癌(よく見ると漢字が怖い)なんて、自分に無関係だと思っていたし、誰だって宣告されるまではそう思っていると思う。

でも、がん(怖いからひらがなで書きます)だと言われたとき、びっくりしている自分と並行してもう一人の自分が、その理由をはっきり理解していた。
無茶な仕事やそこで投げかけられる辛い言葉や、恋愛とも言えないような痛い関係の中で自分を押し殺して傷ついても、何も言い返せずただただ飲み込んで何もなかったように振る舞うのが自分だった。でも、結局飲み込んだそのイガイガは体のどこの臓器も受け止めず、結局一番下まで降りて、最後に子宮が全部受け止めていた。そしてとうとう、限界が来たのだ。

以下、当日の日記。
「予約から2時間待たされた。診察で「CIN2はCIN3だったので、手術してよかった。ただ、がんが見つかった。腺癌という厄介なもので、どこかに転移することが多い。これがあったら基本的な治療は子宮と卵巣の切除」とのことで、目の前が真っ暗になる、というのはもう少し後の話で、診察室の明るい蛍光灯と看護士さんたちの何一つ変わらない挙動を不思議な気分で見ていた。」

がんには二種類あり、多くは扁平がんというジワジワ周りに拡がっていくものなのだが、今回見つかった私のがんは腺がんと言って、細胞を飛び越えて転移する可能性があるらしい。今回切除した部位の断端にがんはないので、扁平がんであればこれ以上広がりはないと判断されるのだが、腺がんだと転移の可能性を考えて子宮、卵巣、リンパ郭清を切除するのがその病院での方針らしかった(後から調べたところこれはかなり病院によって色々あるので、もし今がん繋がりでこれ読んでくれてる方がいたらびびらなくて全然大丈夫です)。
私の場合さらに「浸潤」もあり、カルテを見た医師が「これははやくしないと」と慌てて丸いすから立ち上がり、PET-CTを撮るための別施設のパンフレットを見せながら、
「PET-CTはうちの病院にはなくて、別の専門の施設を予約しますので最短でいつ行けそうですか」
と聞いてきた。
あまりの突然の展開に、本当は何も答えずそのまま時間が止まって欲しかった。でも、仕方なく明日か明後日には、と答えると看護師が奥で施設に予約の電話をし、ことが進んでいく。
「円錐切除の手術から腺がんが見つかり、浸潤もあるので至急全身の撮影をお願いいたします。希望は明日か明後日で、、、はい、では明日の13:00でお願いします」
看護師がテキパキと私の名前で予約を取っているのを、遠い出来事のように聞いていた。数分前に戻りたい。数分前まで私は普通の人だったのに。

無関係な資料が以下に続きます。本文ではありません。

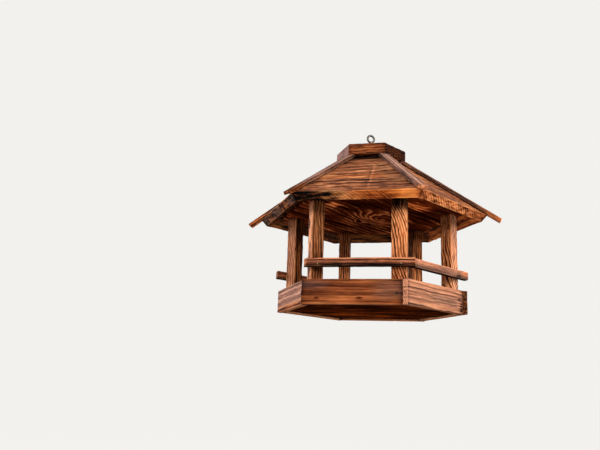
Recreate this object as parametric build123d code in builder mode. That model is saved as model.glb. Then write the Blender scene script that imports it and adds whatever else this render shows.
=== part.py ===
"""Hexagonal hanging bird feeder of charred and oiled softwood, in millimetres.

Z points up. The origin is the middle of the tray's underside, where the feeder
stands when it is set down. Side 0 faces -Y, and the sides are counted anticlockwise
as seen from above. Corner 0 lies between side 0 and side 1.
"""

from build123d import *
from math import atan, cos, radians, sin, tan
import os

# Whole shape
sides = 6
front_azimuth = -90.0

# Tray: six rim boards round a plywood floor
rim_apothem = 150.0
rim_height = 42.0
rim_thickness = 11.0
floor_thickness = 9.0
floor_recess = 3.0
floor_clearance = 0.3

# Posts in the corners of the tray, the front right one sawn wider
post_width = 22.0
front_post_width = 26.0
front_post_corner = 0
post_top = 182.0

# Rails nailed to the outside of the posts, in two pairs on neighbouring sides
rail_height = 14.5
rail_depth = 12.0
rail_bottom = 63.0
rail_end_proud = 8.0
rail_pairs = [("front", "front_right"), ("back", "back_left")]

# Ceiling board on the posts, its edge planed to the slope of the roof
ceiling_overhang = 9.0
ceiling_thickness = 12.0
ceiling_bevel = 3.0

# Roof: six boards, six battens over the joints between them
roof_pitch = 37.8
roof_thickness = 16.0
eave_overhang = 28.5
roof_top_apothem = 48.0
batten_width = 18.0
batten_thickness = 6.0
batten_overhangs = [1.0, 21.0, 7.0, 7.0, 21.0, 7.0]

# Cap block and screw eye
cap_apothem = 58.0
cap_thickness = 22.0
eye_wire = 4.0
eye_diameter = 18.0
eye_stem = 22.0
eye_screwed_in = 15.0
eye_bore_clearance = 0.1
eye_turn = 35.0

# Edges rubbed round by brushing
board_ease = 1.0
post_ease = 1.4
rail_ease = 0.8

# Worked out from the sizes above
half_turn = 180.0 / sides
lean = tan(radians(half_turn))
rim_inner = rim_apothem - rim_thickness
floor_top = floor_recess + floor_thickness
post_outer_edge = rim_inner * lean
rail_outer = rim_inner + rail_depth
ceiling_apothem = rim_inner + ceiling_overhang
ceiling_top = post_top + ceiling_thickness
pitch = radians(roof_pitch)
eave_apothem = ceiling_apothem + eave_overhang
eave_bottom = ceiling_top - ceiling_bevel - eave_overhang * tan(pitch)
eave_edge_apothem = eave_apothem + roof_thickness * sin(pitch)
eave_edge_height = eave_bottom + roof_thickness * cos(pitch)
cap_bottom = eave_edge_height + (eave_edge_apothem - roof_top_apothem) * tan(pitch)
cap_top = cap_bottom + cap_thickness
hip_slope = atan(tan(pitch) * cos(radians(half_turn)))
eave_corner_radius = eave_edge_apothem / cos(radians(half_turn))
eye_ring_radius = (eye_diameter - eye_wire) / 2
eye_centre = cap_top + eye_stem + eye_ring_radius
eye_azimuth = front_azimuth + 90 + eye_turn


def azimuth(side):
    """Direction that a side faces, in degrees."""
    return front_azimuth + side * 360.0 / sides


def direction(angle):
    """Level unit vector at an angle in degrees."""
    return Vector(cos(radians(angle)), sin(radians(angle)), 0)


def plan(angle, height=0.0):
    """Level plane whose local x runs outwards at the angle, and y runs to the left."""
    return Plane(origin=(0, 0, height), x_dir=direction(angle), z_dir=(0, 0, 1))


def upright(angle):
    """Upright plane through the middle, local x outwards at the angle, and y up."""
    return Plane(origin=(0, 0, 0), x_dir=direction(angle), z_dir=direction(angle - 90))


def across(apothem, out):
    """How far along a side its face line at apothem reaches the next side's line at out."""
    return (out - apothem * cos(radians(2 * half_turn))) / sin(radians(2 * half_turn))


def save(part, name):
    """Name a finished piece and write it."""
    part.label = name
    export_step(part, f"parts/{name}.step")


os.makedirs("parts", exist_ok=True)
side_names = ["front", "front_right", "back_right", "back", "back_left", "front_left"]
corner_names = ["right_front", "right", "right_back", "left_back", "left", "left_front"]

# Floor of the tray, let in between the rim boards a little above their lower edges
with BuildPart() as tray_floor:
    with BuildSketch(Plane.XY.offset(floor_recess)):
        RegularPolygon(rim_inner - floor_clearance, sides, major_radius=False)
    extrude(amount=floor_thickness)
save(tray_floor.part, "tray_floor")

# Rim boards: each butts on the back of the next one, whose square end shows beside it
rim_lap = rim_thickness * lean
for side in range(sides):
    with BuildPart() as rim_board:
        with BuildSketch(plan(azimuth(side))):
            with BuildLine():
                Polyline(
                    (rim_apothem, -rim_apothem * lean - rim_lap),
                    (rim_apothem, across(rim_apothem, rim_inner)),
                    (rim_inner, across(rim_inner, rim_inner)),
                    (rim_inner, -rim_apothem * lean - rim_lap),
                    close=True,
                )
            make_face()
        extrude(amount=rim_height)
        chamfer(rim_board.edges(), board_ease)
    save(rim_board.part, f"rim_board_{side_names[side]}")

# Posts: each lies flat on the back of one rim board, with an edge against the next board
for corner in range(sides):
    width = front_post_width if corner == front_post_corner else post_width
    with BuildPart() as post:
        with BuildSketch(plan(azimuth(corner), floor_top)):
            with Locations((rim_inner - width / 2, post_outer_edge - width / 2)):
                Rectangle(width, width)
        extrude(amount=post_top - floor_top)
        chamfer(post.edges().filter_by(Axis.Z), post_ease)
    save(post.part, f"post_{corner_names[corner]}")

# Rails: the left end of one covers the end of the next, and free ends are cut on the slant
rail_lap = rail_depth * lean
free_start = across(rail_outer, rim_apothem), across(rim_inner, rim_apothem)
slant_apothem = rim_apothem + rail_end_proud
free_end = across(rail_outer, slant_apothem), across(rim_inner, slant_apothem)
covered_start = across(rail_outer, rim_inner), across(rim_inner, rim_inner)
covering_end = rail_outer * lean + rail_lap, rail_outer * lean + rail_lap
rail_ends = {}
for covering_side, covered_side in rail_pairs:
    rail_ends[covering_side] = free_start, covering_end
    rail_ends[covered_side] = covered_start, free_end
for name, (start, end) in rail_ends.items():
    with BuildPart() as rail:
        with BuildSketch(plan(azimuth(side_names.index(name)), rail_bottom)):
            with BuildLine():
                Polyline(
                    (rail_outer, -start[0]),
                    (rail_outer, end[0]),
                    (rim_inner, end[1]),
                    (rim_inner, -start[1]),
                    close=True,
                )
            make_face()
        extrude(amount=rail_height)
        chamfer(rail.edges(), rail_ease)
    save(rail.part, f"rail_{name}")

# Ceiling board: the planed edge lies against the underside of the roof boards
with BuildPart() as ceiling:
    with BuildSketch(Plane.XY.offset(post_top)):
        RegularPolygon(ceiling_apothem, sides, major_radius=False)
    extrude(amount=ceiling_thickness - ceiling_bevel)
    with BuildSketch(Plane.XY.offset(ceiling_top - ceiling_bevel)):
        RegularPolygon(ceiling_apothem, sides, major_radius=False)
    extrude(amount=ceiling_bevel, taper=90 - roof_pitch)
save(ceiling.part, "ceiling_board")

# Roof boards: square edge at the eave, mitred at the hips, cut level under the cap
for side in range(sides):
    with BuildPart() as roof_board:
        with BuildSketch(upright(azimuth(side))):
            with BuildLine():
                Polyline(
                    (eave_apothem, eave_bottom),
                    (eave_edge_apothem, eave_edge_height),
                    (roof_top_apothem, cap_bottom),
                    (roof_top_apothem - roof_thickness / sin(pitch), cap_bottom),
                    close=True,
                )
            make_face()
        extrude(amount=eave_corner_radius, both=True)
        along_eave = Axis((0, 0, 0), direction(azimuth(side) + 90))
        chamfer(roof_board.edges().filter_by(along_eave).sort_by(Axis.Z)[:2], board_ease)
        for hand in (-1, 1):
            mitre = Plane(origin=(0, 0, 0), z_dir=direction(azimuth(side) + hand * (half_turn + 90)))
            split(bisect_by=mitre, keep=Keep.BOTTOM)
    save(roof_board.part, f"roof_board_{side_names[side]}")

# Hip battens: flat laths on the ridges between roof boards, with level seats for the cap
for corner in range(sides):
    tip = eave_corner_radius + batten_overhangs[corner]
    tip_height = eave_edge_height - batten_overhangs[corner] * tan(hip_slope)
    seat_inner = roof_top_apothem / cos(radians(half_turn))
    seat_outer = seat_inner + batten_thickness / sin(hip_slope)
    with BuildPart() as batten:
        with BuildSketch(upright(azimuth(corner) + half_turn)):
            with BuildLine():
                Polyline(
                    (tip, tip_height),
                    (tip + batten_thickness * sin(hip_slope), tip_height + batten_thickness * cos(hip_slope)),
                    (seat_outer, cap_bottom),
                    (seat_inner, cap_bottom),
                    close=True,
                )
            make_face()
        extrude(amount=batten_width / 2, both=True)
    save(batten.part, f"hip_batten_{corner_names[corner]}")

# Cap block that closes the top of the roof, bored for the screw eye
with BuildPart() as cap:
    with BuildSketch(Plane.XY.offset(cap_bottom)):
        RegularPolygon(cap_apothem, sides, major_radius=False)
    extrude(amount=cap_thickness)
    chamfer(cap.edges(), board_ease)
    with Locations((0, 0, cap_top)):
        Hole(eye_wire / 2 + eye_bore_clearance, depth=eye_screwed_in + eye_bore_clearance)
save(cap.part, "cap_block")

# Screw eye: a round steel ring on a stem, turned a little off the front
with BuildPart() as screw_eye:
    with BuildSketch(Plane.XY.offset(cap_top - eye_screwed_in)):
        Circle(eye_wire / 2)
    extrude(amount=eye_screwed_in + eye_stem + eye_wire / 2)
    with BuildSketch(plan(eye_azimuth, eye_centre)):
        with Locations((eye_ring_radius, 0)):
            Circle(eye_wire / 2)
    revolve(axis=Axis((0, 0, eye_centre), direction(eye_azimuth + 90)))
save(screw_eye.part, "screw_eye")
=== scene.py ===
"""Hexagonal bird feeder of charred, brushed and oiled softwood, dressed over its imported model."""

from math import atan, cos, pi, radians, sin, tan

import bmesh
import bpy
import numpy as np
from mathutils import Matrix, Vector


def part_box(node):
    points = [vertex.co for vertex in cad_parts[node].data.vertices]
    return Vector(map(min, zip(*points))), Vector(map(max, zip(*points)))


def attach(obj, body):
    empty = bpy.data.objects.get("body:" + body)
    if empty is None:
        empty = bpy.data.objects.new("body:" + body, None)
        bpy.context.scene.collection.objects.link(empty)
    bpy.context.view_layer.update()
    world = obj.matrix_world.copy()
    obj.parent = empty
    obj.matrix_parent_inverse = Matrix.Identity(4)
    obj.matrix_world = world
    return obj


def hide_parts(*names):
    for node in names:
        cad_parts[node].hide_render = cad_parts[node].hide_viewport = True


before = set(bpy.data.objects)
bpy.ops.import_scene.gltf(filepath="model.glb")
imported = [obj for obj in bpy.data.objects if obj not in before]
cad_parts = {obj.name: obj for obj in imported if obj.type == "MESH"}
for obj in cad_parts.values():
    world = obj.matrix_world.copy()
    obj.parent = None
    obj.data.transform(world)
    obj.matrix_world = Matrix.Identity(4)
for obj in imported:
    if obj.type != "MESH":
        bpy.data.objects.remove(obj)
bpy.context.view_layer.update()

# Tray floor. One hexagon of rotary-cut softwood plywood, scorched dark and oiled, let in
# between the rim boards. Its face veneer shows wide wavering figure from below.
MM = 0.001
level_axes = list(np.eye(3))
up = level_axes[2]
floor_lattice = 64
plate_layer = 1.2 * MM
plywood_edge_round = 0.7 * MM
end_soot_depth, edge_soot_depth, worn_edge = 3.5 * MM, 6 * MM, 1.3 * MM
floor_seed = 11


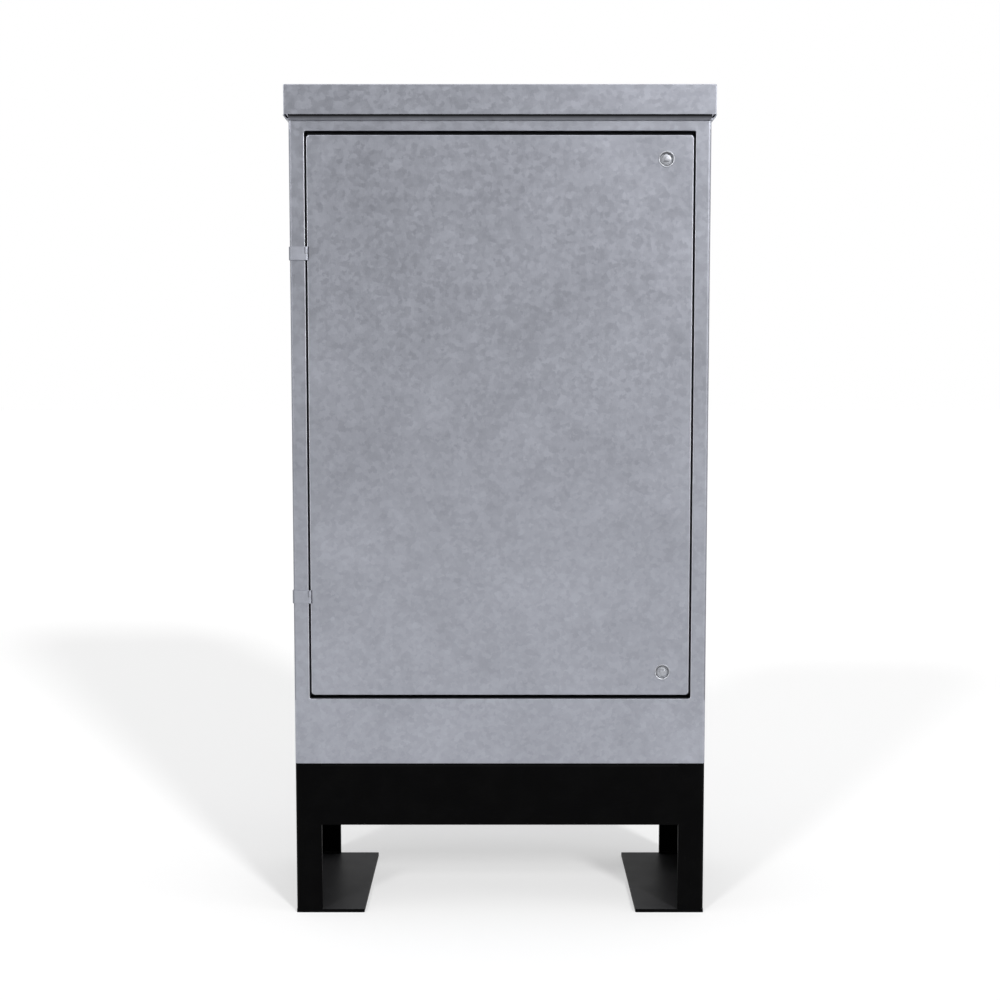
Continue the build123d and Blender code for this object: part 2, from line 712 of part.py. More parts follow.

私って、がん患者なんだな、と思った。突然自分が「がん患者」になるなんて。
抗がん剤とかどれだけ苦しいのだろうか。髪が抜けて、毛糸の帽子とか被るのだろうか。きれいな髪していたのにね、と友達に同情されながら言われるのだろうか。
そもそも母親になんて伝えたらいいんだろう。このことが、私にとって最も大きな恐怖だった。どんなタイミングで、どうやって?がん=死ぬ、という世代の母親に、父が亡くなって間もない今、どうやって伝えられるだろう。
PET-CTの予約と、MRIの予約をとって、呆然として病院を後にした(この日私は支払いを忘れて帰った)。病院を出て、道を歩く人たち全員が羨ましかった。今までどうしてこんなに普通に生活していられたんだろう、と思った。